>> Begin
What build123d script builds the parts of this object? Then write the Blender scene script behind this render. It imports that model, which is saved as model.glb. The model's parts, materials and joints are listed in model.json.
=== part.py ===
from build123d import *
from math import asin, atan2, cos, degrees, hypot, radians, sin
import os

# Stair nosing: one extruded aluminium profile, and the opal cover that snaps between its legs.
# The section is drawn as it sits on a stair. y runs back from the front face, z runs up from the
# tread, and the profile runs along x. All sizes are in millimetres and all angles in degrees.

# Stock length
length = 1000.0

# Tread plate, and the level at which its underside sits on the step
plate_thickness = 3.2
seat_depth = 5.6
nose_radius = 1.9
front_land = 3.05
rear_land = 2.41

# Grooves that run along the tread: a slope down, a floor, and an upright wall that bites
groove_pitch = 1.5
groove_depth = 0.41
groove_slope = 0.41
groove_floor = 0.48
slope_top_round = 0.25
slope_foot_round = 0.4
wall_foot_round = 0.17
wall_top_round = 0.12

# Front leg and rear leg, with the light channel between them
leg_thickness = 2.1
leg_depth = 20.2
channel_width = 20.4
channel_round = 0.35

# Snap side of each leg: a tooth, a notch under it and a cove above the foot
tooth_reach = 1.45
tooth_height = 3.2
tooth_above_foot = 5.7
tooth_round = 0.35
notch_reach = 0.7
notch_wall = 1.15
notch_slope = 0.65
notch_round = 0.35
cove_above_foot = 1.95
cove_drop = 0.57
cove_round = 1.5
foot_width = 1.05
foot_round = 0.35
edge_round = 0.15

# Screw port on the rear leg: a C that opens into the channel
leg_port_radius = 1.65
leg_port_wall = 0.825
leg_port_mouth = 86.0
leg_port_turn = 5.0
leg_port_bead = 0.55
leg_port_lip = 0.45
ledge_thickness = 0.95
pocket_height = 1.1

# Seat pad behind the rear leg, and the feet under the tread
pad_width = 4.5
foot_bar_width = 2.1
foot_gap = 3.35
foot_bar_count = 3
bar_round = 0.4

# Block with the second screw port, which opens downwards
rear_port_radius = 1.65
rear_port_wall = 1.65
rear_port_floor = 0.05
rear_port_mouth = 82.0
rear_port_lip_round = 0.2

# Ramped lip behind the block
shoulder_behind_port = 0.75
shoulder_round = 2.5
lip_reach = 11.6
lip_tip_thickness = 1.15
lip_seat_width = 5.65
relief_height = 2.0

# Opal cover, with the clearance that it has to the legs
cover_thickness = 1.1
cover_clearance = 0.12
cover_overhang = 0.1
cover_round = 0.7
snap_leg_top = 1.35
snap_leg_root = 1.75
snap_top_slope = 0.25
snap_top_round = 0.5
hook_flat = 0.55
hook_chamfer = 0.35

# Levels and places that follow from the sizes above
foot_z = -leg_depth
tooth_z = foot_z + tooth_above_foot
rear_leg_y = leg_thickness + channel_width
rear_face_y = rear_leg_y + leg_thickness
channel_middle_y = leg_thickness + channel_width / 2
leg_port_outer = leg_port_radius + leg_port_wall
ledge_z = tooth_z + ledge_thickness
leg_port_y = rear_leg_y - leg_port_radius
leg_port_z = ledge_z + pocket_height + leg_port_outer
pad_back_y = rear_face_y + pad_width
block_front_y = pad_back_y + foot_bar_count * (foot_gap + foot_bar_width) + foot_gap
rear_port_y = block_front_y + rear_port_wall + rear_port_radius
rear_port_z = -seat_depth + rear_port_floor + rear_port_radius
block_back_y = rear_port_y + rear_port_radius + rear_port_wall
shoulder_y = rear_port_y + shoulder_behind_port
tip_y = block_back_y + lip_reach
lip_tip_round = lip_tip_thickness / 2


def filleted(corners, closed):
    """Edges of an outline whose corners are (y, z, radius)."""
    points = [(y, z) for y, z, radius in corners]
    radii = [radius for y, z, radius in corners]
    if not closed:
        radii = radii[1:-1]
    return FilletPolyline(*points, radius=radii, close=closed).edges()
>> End
Problem to solve =
Each line above that includes "which" should be shown.

Solution =
What build123d script builds the parts of this object? Then write the Blender scene script behind this render. It imports that model, which is saved as model.glb. The model's parts, materials and joints are listed in model.json.
# Tread plate, and the level at which its underside sits on the step
# Block with the second screw port, which opens downwards